Set problem. Each entry has to be copied exactly, with nothing missed.

* start *

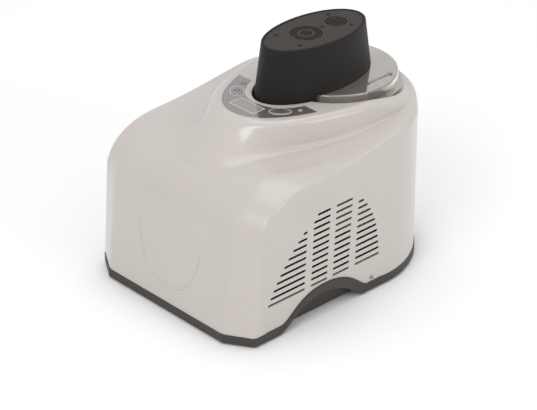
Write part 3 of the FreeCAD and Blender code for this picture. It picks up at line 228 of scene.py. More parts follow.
MATERIALS = {
    "white_shell": gloss_shell(),
    "dark_base": moulded("base_band", srgb(62, 57, 53), 0.52, 0.0007, 0.00003, specular=0.35).material,
    "motor_black": moulded("motor_skin", srgb(30, 27, 24), 0.55, 0.0006, 0.00003, 0.06, 0.22).material,
    "motor_grey": moulded("motor_plate", srgb(54, 49, 46), 0.6, 0.0007, 0.00004, 0.06, specular=0.3).material,
    "panel_grey": glossy_film("panel_film", srgb(102, 94, 93)),
    "key_grey": glossy_film("key_film", srgb(106, 98, 97)),
    "display": display_pane(),
    "lamp": moulded("lamp_lens", srgb(196, 190, 180), 0.2, 0.0004, 0.00001, tint=0.05).material,
    "clear_lid": clear_plastic(),
    "aluminium": worked_metal("turned_aluminium", srgb(205, 205, 206), 0.34, (1.0, 1.0, 26.0), 60.0, 0.00002),
    "copper": worked_metal("drawn_copper", srgb(196, 122, 88), 0.32, (1.0, 1.0, 1.0), 120.0, 0.00002, 0.14),
    "steel": worked_metal("zinc_steel", srgb(168, 168, 172), 0.38, (1.0, 8.0, 1.0), 200.0, 0.00002, 0.1),
    "compressor_black": moulded("can_paint", srgb(26, 26, 28), 0.42, 0.0016, 0.00008, tint=0.1).material,
    "foam": foam_jacket(),
    "rubber": moulded("rubber", srgb(34, 33, 32), 0.8, 0.0008, 0.00006, tint=0.12, specular=0.3).material,
    "circuit_board": board_laminate(),
    "black_plastic": moulded("black_plastic", srgb(30, 30, 31), 0.5, 0.0006, 0.00003, 0.08, 0.35).material,
    "gear_white": moulded("gear_acetal", srgb(232, 229, 219), 0.38, 0.0006, 0.00001, tint=0.02).material,
    "bronze": worked_metal("sintered_bronze", srgb(178, 134, 76), 0.45, (1, 1, 1), 500.0, 0.00003, 0.12),
    "paddle_white": moulded("paddle_plastic", srgb(232, 230, 224), 0.3, 0.0006, 0.00001, tint=0.02).material,
}
BLACKENED = worked_metal("blackened_steel", srgb(52, 49, 47), 0.42, (1.0, 8.0, 1.0), 200.0, 0.00002, 0.1)
PRINT_WHITE = moulded("print_white", srgb(226, 220, 216), 0.45, 0.0004, 0.00001, tint=0.03).material
PRINT_DARK = moulded("print_dark", srgb(70, 62, 61), 0.45, 0.0004, 0.00001, tint=0.04).material


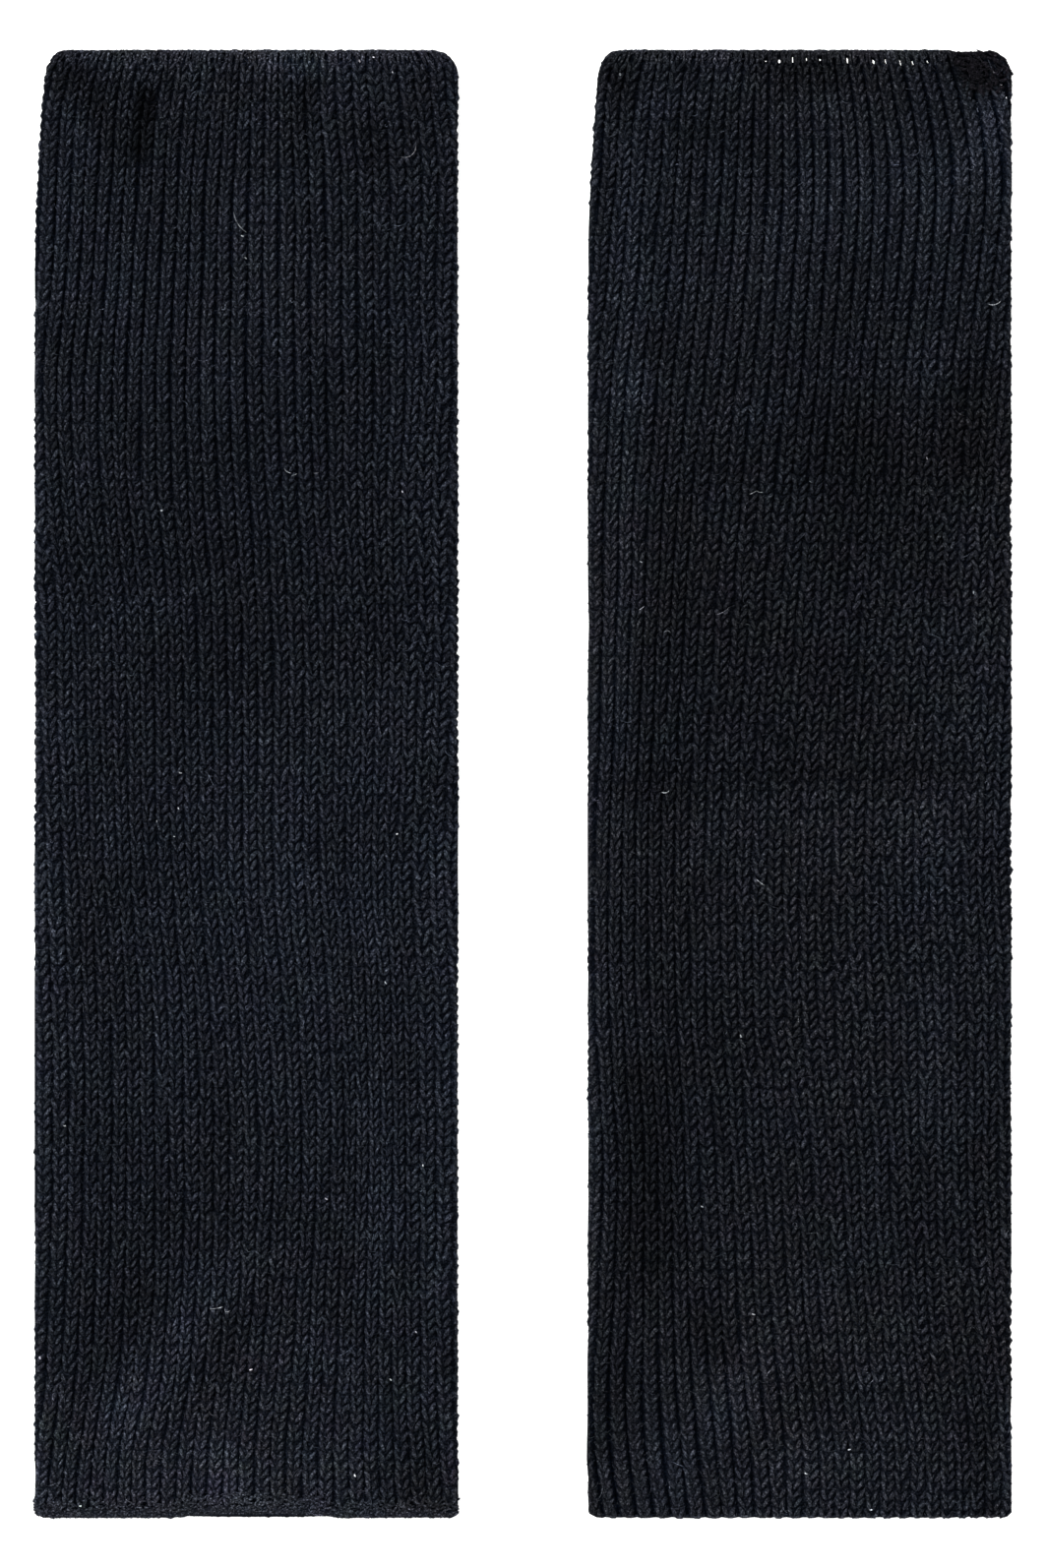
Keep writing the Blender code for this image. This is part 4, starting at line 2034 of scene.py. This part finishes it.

* end *

Expected output.
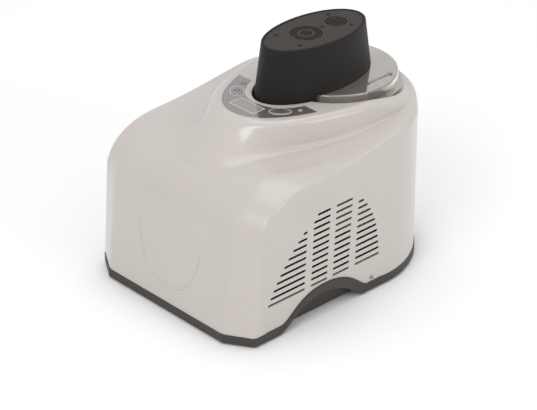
Write part 3 of the FreeCAD and Blender code for this picture. It picks up at line 228 of scene.py. More parts follow.
MATERIALS = {
    "white_shell": gloss_shell(),
    "dark_base": moulded("base_band", srgb(62, 57, 53), 0.52, 0.0007, 0.00003, specular=0.35).material,
    "motor_black": moulded("motor_skin", srgb(30, 27, 24), 0.55, 0.0006, 0.00003, 0.06, 0.22).material,
    "motor_grey": moulded("motor_plate", srgb(54, 49, 46), 0.6, 0.0007, 0.00004, 0.06, specular=0.3).material,
    "panel_grey": glossy_film("panel_film", srgb(102, 94, 93)),
    "key_grey": glossy_film("key_film", srgb(106, 98, 97)),
    "display": display_pane(),
    "lamp": moulded("lamp_lens", srgb(196, 190, 180), 0.2, 0.0004, 0.00001, tint=0.05).material,
    "clear_lid": clear_plastic(),
    "aluminium": worked_metal("turned_aluminium", srgb(205, 205, 206), 0.34, (1.0, 1.0, 26.0), 60.0, 0.00002),
    "copper": worked_metal("drawn_copper", srgb(196, 122, 88), 0.32, (1.0, 1.0, 1.0), 120.0, 0.00002, 0.14),
    "steel": worked_metal("zinc_steel", srgb(168, 168, 172), 0.38, (1.0, 8.0, 1.0), 200.0, 0.00002, 0.1),
    "compressor_black": moulded("can_paint", srgb(26, 26, 28), 0.42, 0.0016, 0.00008, tint=0.1).material,
    "foam": foam_jacket(),
    "rubber": moulded("rubber", srgb(34, 33, 32), 0.8, 0.0008, 0.00006, tint=0.12, specular=0.3).material,
    "circuit_board": board_laminate(),
    "black_plastic": moulded("black_plastic", srgb(30, 30, 31), 0.5, 0.0006, 0.00003, 0.08, 0.35).material,
    "gear_white": moulded("gear_acetal", srgb(232, 229, 219), 0.38, 0.0006, 0.00001, tint=0.02).material,
    "bronze": worked_metal("sintered_bronze", srgb(178, 134, 76), 0.45, (1, 1, 1), 500.0, 0.00003, 0.12),
    "paddle_white": moulded("paddle_plastic", srgb(232, 230, 224), 0.3, 0.0006, 0.00001, tint=0.02).material,
}
BLACKENED = worked_metal("blackened_steel", srgb(52, 49, 47), 0.42, (1.0, 8.0, 1.0), 200.0, 0.00002, 0.1)
PRINT_WHITE = moulded("print_white", srgb(226, 220, 216), 0.45, 0.0004, 0.00001, tint=0.03).material
PRINT_DARK = moulded("print_dark", srgb(70, 62, 61), 0.45, 0.0004, 0.00001, tint=0.04).material


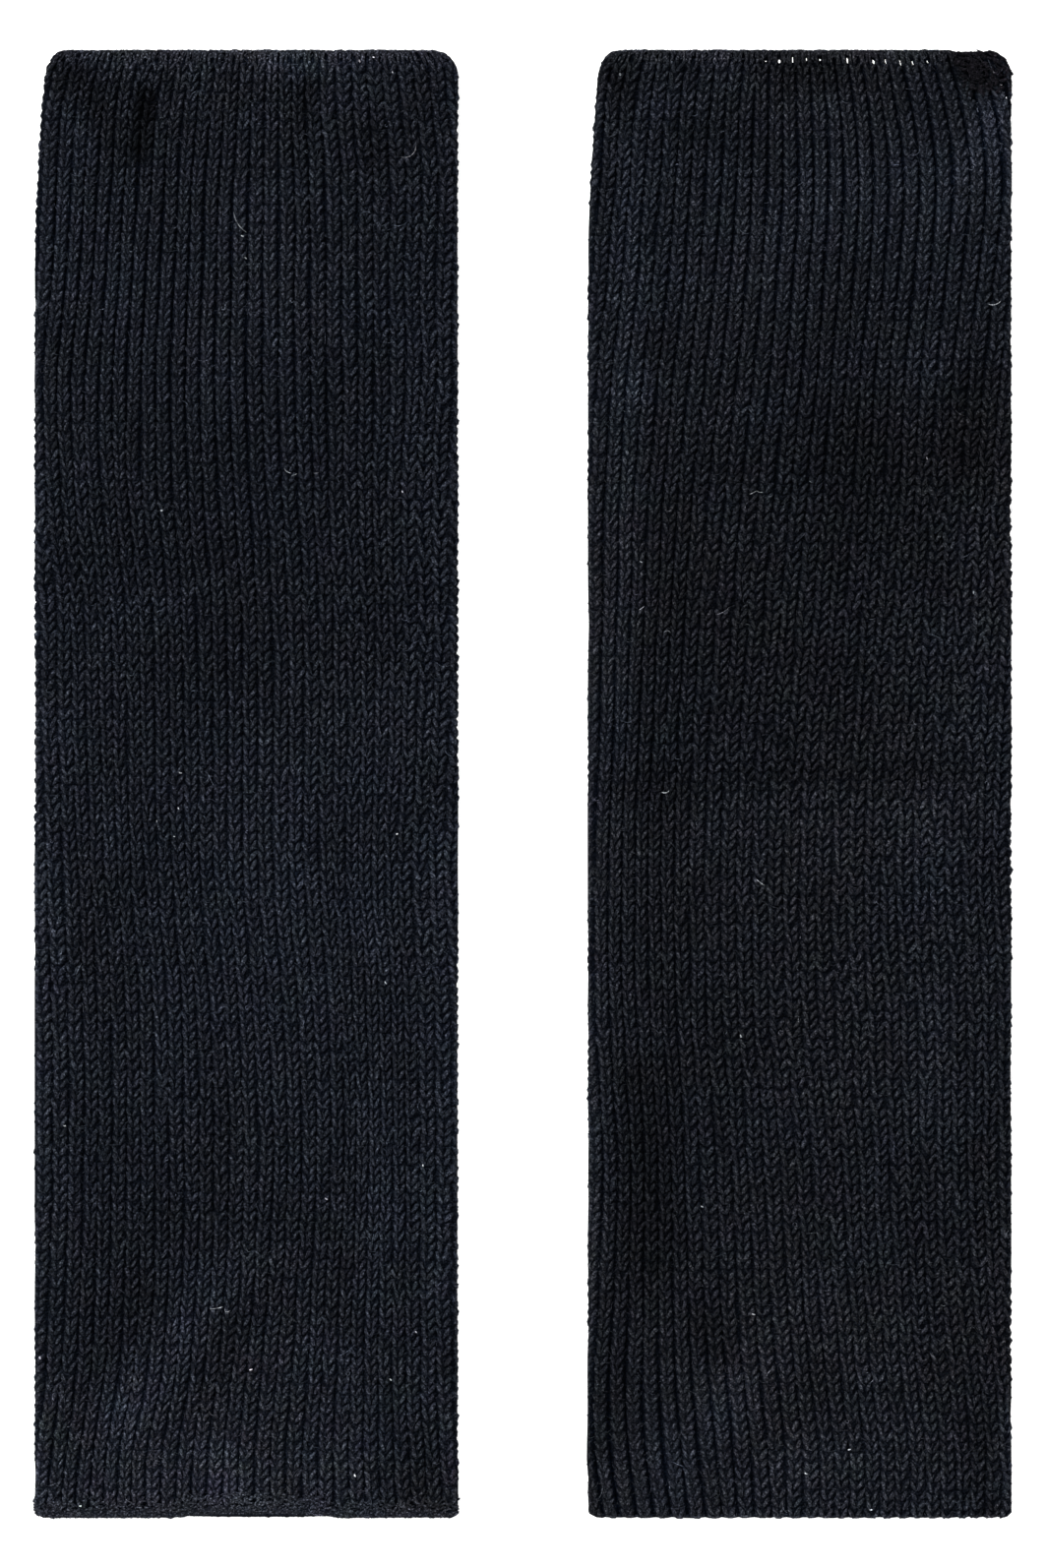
Keep writing the Blender code for this image. This is part 4, starting at line 2034 of scene.py. This part finishes it.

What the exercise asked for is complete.